As a result, C-suite healthcare leaders are not taking the pricing increases lying down. When asked, over a majority of respondents used the following techniques to cut costs.

Conscious use of biosimilars and generic alternatives was the most popular measure. In the survey, 89 percent of participants reported increasing their use of generic drugs, when available. Three-quarters had also invested in physician education around high-cost drugs, encouraging them to use generics and high-value therapeutic alternatives whenever possible. The same number deployed pharmacists to provide guidance on expensive drug use patterns and offer therapeutically equivalent alternatives.

Just over half (59 percent) used a generic auto substitute. Around the same number (55 percent) adopted and used biosimilar drugs when available — a number that will surely rise as biosimilars become more widespread.

On a macro level, two-thirds of those surveyed said they put extra emphasis on group purchasing organization contracts as a way to manage rising prices. Along the same lines, 73 percent had expanded their specialty and retail pharmacy services.

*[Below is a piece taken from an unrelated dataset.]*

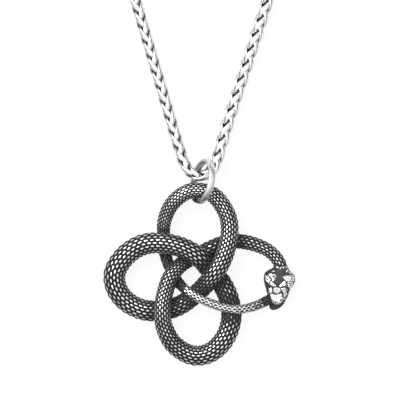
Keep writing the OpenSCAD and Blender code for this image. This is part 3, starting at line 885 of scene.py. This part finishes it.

Strategies and substitutions go a long way, but not far enough. Most health systems are directly tightening their belts. In the survey, 82 percent of C-suite leaders had intensified the tightening of their formulary. Premier also reported that 61 percent had expanded their use of restrictive drug prescribing protocols through electronic health record alerts.

The undercurrent with all these actions is the C-suite leaders’ outlook for the future.

“I think what most surprised us was the fact that almost all respondents expect fairly large increases in pharma spending (anywhere from 10-29 percent) over the next five years,” Alkire said. “With all the reimbursement cuts providers already are coping with, the rapid pace of price growth they expect is simply unsustainable for hospitals and health systems to manage.”

Only one respondent believes drug spending will decrease over the next five years.

At the end of the day, there are many factors out of a healthcare system’s control. Acknowledging that, Premier connected the survey results with its wider call for policymakers to act and to fix the flaws in the system “that enable drug monopolies and directly contribute to unsustainable pharmaceutical expenses.”

Update: This article was updated at 5:30 pm E.T. to include additional comments from Premier.